In thermodynamics, the kilowatt is used to express rates of heat transfer, cooling capacity, and thermal power output. Industrial boilers are rated in kilowatts of thermal output (kWth), while heat pumps express both their electrical input and thermal output in kilowatts. The coefficient of performance (COP) of a heat pump is the ratio of thermal output (kW) to electrical input (kW): a heat pump with a COP of 3.5 delivers 3.5 kW of heating for every 1 kW of electricity consumed.

Electrical Engineering

In electrical engineering, the kilowatt is fundamental to power system analysis. Generators, transformers, motors, and transmission lines are all characterized by their kilowatt (or megawatt) ratings. The distinction between kilowatts (real power), kilovolt-amperes (apparent power), and kilovars (reactive power) is essential for power system design. In a purely resistive circuit, kilowatts and kilovolt-amperes are equal; in circuits with inductive or capacitive loads, the power factor describes the ratio between them.

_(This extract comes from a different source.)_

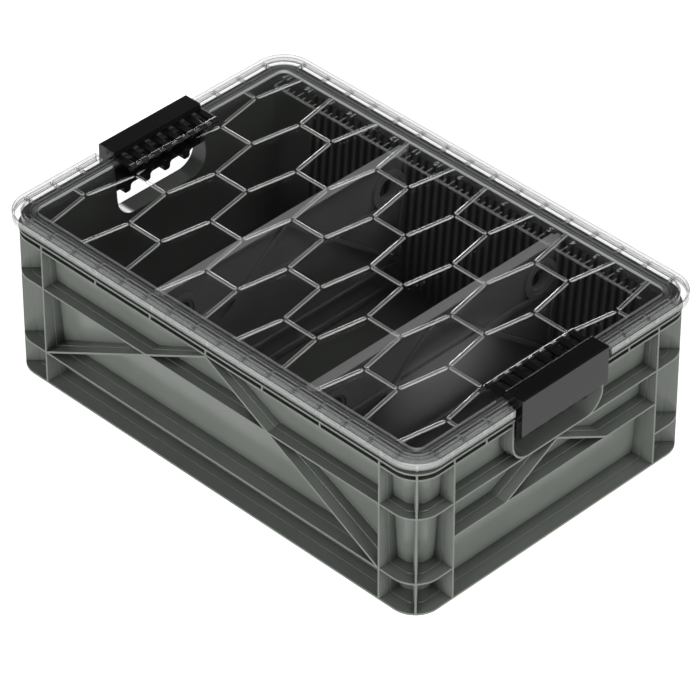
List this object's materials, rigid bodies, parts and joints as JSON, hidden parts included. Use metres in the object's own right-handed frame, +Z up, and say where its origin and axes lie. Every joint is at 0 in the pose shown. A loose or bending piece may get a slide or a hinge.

Research and Laboratory Applications

Laser systems used in materials processing and scientific research are often rated in kilowatts. Industrial cutting lasers range from 1 to 20 kW, while research lasers at facilities like the National Ignition Facility reach peak powers measured in petawatts (10¹⁵ watts). Particle accelerators, synchrotron light sources, and fusion experiments all specify their power requirements and outputs in kilowatts or megawatts. The Large Hadron Collider at CERN, for example, consumes approximately 200,000 kW (200 MW) of electrical power during operation.